• [DATA SHOWN]:
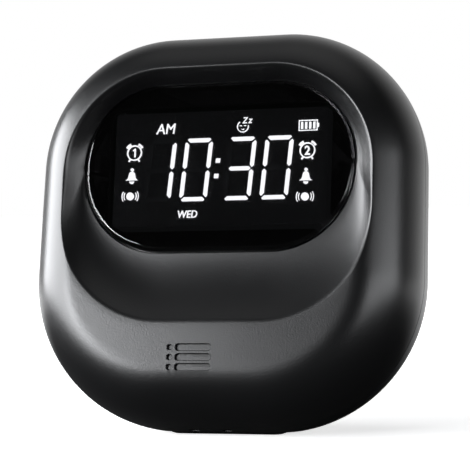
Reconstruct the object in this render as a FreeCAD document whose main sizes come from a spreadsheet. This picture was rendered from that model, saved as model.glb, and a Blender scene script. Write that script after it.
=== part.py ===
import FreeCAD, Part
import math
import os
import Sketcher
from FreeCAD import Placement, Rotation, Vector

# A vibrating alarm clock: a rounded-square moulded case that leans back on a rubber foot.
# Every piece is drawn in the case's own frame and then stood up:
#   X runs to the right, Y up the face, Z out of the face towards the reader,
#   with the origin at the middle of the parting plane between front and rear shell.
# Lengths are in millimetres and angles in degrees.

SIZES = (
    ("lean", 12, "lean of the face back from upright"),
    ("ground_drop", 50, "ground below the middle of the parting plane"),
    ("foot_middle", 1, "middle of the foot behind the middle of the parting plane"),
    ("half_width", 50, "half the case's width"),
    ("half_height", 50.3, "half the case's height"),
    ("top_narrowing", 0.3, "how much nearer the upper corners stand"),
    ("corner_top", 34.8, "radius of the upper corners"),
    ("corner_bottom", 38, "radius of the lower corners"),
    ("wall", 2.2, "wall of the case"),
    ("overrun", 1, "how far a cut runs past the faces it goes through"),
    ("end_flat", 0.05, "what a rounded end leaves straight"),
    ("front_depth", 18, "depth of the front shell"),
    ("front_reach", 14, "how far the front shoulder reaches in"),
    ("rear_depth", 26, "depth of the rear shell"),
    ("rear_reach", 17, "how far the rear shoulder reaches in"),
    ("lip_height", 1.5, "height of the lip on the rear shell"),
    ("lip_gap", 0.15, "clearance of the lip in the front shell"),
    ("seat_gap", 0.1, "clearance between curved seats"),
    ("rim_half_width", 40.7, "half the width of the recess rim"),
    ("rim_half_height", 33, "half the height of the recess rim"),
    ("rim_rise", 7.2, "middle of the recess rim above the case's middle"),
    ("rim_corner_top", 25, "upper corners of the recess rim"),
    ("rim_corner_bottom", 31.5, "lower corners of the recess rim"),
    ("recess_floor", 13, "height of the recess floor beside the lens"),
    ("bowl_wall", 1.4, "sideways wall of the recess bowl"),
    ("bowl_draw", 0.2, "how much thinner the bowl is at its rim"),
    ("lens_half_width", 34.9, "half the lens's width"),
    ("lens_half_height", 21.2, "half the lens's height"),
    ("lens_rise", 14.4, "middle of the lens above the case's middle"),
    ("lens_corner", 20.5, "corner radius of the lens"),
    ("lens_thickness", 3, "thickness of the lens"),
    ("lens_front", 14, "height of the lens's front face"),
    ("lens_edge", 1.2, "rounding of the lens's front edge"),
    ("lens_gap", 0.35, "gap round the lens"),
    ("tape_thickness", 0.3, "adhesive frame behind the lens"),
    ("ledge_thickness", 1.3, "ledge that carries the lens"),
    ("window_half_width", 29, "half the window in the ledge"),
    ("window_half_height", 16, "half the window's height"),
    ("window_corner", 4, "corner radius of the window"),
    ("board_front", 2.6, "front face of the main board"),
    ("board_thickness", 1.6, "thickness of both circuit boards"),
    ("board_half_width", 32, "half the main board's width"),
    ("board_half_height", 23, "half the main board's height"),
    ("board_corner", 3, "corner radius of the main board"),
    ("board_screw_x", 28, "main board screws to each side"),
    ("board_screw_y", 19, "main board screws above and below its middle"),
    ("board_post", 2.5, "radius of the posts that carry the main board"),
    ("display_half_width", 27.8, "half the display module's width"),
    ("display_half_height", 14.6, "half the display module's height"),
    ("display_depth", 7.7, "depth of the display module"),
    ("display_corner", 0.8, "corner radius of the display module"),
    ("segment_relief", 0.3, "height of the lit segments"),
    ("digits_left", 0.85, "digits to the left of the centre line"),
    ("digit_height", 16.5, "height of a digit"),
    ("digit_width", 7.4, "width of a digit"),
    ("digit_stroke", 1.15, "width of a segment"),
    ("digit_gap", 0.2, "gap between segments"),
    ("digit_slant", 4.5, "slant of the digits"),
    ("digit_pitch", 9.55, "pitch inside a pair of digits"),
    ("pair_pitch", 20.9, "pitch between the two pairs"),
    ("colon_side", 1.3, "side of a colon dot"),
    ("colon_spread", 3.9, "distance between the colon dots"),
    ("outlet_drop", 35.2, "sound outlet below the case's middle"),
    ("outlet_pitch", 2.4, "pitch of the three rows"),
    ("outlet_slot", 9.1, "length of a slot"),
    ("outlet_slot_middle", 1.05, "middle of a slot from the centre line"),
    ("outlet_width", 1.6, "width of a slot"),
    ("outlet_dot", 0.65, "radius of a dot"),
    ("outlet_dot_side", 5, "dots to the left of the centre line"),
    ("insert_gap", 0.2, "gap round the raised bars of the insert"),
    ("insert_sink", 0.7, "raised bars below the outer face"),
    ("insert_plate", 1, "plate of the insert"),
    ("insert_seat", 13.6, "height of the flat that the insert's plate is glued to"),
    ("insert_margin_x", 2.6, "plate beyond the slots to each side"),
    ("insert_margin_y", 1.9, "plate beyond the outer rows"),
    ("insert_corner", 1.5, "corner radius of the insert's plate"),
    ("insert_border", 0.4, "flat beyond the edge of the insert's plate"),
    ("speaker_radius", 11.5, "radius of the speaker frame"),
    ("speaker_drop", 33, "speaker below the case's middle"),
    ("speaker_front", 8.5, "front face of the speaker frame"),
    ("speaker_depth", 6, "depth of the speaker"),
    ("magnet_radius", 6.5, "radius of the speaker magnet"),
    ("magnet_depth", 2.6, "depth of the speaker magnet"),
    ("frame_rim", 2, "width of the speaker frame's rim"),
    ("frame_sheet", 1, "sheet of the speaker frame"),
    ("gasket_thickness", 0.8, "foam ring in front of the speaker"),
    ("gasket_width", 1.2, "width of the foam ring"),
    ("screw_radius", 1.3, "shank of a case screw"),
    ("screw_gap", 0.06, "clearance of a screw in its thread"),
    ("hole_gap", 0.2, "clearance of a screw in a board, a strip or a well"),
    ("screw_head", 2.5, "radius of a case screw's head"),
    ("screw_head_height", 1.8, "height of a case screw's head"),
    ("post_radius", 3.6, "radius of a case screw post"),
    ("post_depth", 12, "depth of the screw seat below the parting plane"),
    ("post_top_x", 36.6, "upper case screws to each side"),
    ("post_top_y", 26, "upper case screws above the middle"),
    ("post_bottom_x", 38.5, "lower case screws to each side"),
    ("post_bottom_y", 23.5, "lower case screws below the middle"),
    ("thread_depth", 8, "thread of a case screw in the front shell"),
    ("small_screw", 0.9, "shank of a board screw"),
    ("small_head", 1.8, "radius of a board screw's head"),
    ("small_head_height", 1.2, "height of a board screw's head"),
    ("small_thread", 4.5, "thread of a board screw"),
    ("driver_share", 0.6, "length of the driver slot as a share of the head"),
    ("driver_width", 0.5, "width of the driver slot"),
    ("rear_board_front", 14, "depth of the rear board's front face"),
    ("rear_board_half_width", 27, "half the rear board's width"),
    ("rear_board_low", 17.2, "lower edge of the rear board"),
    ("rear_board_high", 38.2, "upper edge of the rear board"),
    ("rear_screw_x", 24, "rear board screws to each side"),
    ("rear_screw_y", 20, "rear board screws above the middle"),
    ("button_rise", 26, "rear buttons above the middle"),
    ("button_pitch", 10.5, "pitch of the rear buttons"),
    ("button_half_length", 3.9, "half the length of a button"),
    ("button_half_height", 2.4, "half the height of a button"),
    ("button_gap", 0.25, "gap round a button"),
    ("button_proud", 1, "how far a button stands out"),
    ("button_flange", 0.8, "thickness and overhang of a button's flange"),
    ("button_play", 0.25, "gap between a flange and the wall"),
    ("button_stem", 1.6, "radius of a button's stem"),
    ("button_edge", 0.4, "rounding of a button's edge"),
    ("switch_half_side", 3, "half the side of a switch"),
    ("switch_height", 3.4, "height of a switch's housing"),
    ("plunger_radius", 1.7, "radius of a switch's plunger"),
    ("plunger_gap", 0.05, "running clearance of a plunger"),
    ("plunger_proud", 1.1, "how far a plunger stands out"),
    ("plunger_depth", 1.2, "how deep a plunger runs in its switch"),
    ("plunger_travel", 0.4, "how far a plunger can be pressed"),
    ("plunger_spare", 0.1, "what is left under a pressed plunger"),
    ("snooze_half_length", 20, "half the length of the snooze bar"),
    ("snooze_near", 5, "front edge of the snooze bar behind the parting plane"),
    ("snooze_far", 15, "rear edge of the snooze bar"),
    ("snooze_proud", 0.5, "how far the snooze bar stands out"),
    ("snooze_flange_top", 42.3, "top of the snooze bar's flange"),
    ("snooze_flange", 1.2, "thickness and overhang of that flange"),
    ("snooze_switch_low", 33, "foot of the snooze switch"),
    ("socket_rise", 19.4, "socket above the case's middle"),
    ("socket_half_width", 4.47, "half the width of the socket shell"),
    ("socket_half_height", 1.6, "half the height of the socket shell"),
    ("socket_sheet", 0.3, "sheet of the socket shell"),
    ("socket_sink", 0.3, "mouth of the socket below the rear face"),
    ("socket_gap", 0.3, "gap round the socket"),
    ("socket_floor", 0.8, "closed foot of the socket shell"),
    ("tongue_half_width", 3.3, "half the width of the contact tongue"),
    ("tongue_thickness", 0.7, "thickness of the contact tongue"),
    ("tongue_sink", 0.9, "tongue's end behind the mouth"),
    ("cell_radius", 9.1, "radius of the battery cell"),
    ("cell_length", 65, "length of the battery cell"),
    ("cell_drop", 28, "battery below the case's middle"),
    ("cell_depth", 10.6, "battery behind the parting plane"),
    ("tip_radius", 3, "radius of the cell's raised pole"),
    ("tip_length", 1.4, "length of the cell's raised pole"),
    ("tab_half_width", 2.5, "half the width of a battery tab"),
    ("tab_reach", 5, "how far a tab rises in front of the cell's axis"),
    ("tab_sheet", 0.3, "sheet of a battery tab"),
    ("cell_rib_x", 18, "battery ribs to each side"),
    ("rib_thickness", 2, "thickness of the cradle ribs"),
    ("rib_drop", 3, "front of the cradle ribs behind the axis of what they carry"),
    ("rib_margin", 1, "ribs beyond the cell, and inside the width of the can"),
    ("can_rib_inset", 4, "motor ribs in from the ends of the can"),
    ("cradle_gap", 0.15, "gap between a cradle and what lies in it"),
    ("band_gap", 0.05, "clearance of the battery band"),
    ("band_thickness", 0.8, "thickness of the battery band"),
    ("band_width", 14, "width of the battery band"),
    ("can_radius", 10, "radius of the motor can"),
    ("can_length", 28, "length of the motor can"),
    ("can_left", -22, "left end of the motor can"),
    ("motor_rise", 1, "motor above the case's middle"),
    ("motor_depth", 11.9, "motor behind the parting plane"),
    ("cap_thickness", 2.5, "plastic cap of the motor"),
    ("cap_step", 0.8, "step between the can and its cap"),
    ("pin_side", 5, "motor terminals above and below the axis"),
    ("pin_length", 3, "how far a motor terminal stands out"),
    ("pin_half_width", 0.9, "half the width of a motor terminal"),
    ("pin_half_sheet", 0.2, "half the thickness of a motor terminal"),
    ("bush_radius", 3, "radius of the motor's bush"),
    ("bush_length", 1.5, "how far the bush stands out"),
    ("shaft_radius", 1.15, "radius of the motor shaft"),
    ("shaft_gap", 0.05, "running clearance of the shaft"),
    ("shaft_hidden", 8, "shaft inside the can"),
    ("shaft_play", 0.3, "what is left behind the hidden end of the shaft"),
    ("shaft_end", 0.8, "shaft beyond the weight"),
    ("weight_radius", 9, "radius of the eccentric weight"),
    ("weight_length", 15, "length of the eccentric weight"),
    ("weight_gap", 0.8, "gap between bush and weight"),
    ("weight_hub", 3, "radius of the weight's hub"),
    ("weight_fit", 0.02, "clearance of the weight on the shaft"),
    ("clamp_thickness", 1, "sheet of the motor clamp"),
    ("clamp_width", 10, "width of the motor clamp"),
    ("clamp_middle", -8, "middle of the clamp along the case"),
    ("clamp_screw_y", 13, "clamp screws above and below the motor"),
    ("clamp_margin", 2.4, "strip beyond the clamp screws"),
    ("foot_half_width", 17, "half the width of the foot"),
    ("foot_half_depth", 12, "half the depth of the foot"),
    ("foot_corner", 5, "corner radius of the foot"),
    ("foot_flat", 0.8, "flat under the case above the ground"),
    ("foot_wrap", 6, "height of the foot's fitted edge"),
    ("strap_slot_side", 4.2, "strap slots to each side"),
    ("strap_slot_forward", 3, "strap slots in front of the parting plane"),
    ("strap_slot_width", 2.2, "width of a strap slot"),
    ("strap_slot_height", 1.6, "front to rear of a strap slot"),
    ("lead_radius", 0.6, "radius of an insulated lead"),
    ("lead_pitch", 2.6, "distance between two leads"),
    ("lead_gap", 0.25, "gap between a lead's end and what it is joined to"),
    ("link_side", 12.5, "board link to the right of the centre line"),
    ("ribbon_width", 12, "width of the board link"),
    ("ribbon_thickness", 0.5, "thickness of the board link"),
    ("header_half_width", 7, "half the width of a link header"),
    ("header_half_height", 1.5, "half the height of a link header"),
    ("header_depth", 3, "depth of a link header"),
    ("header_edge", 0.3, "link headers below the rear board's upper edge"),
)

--

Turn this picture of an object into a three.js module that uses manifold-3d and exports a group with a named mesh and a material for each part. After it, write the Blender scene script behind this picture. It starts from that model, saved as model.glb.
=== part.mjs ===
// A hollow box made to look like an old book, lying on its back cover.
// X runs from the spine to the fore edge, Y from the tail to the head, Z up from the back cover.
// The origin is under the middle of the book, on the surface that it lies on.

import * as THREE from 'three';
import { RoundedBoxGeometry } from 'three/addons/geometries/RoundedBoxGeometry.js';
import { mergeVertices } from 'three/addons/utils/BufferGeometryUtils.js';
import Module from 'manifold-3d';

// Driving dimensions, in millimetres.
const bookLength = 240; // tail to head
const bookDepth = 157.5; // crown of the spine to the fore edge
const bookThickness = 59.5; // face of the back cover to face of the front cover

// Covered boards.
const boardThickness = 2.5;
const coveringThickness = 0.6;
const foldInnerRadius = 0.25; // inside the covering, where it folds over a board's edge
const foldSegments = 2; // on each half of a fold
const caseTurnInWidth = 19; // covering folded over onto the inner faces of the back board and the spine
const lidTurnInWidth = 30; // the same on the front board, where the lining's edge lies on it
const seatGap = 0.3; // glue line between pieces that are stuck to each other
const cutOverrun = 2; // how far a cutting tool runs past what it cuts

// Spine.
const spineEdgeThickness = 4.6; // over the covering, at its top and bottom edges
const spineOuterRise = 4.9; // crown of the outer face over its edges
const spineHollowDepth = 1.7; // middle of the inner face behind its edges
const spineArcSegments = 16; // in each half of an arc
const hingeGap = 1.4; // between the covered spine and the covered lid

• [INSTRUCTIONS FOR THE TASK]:
Exactly as written, quote the lines from the one that has "Reconstruct the object" down to the one that has "# Lengths are", and include both.

• [FINAL RESULT]:
Reconstruct the object in this render as a FreeCAD document whose main sizes come from a spreadsheet. This picture was rendered from that model, saved as model.glb, and a Blender scene script. Write that script after it.
=== part.py ===
import FreeCAD, Part
import math
import os
import Sketcher
from FreeCAD import Placement, Rotation, Vector

# A vibrating alarm clock: a rounded-square moulded case that leans back on a rubber foot.
# Every piece is drawn in the case's own frame and then stood up:
#   X runs to the right, Y up the face, Z out of the face towards the reader,
#   with the origin at the middle of the parting plane between front and rear shell.
# Lengths are in millimetres and angles in degrees.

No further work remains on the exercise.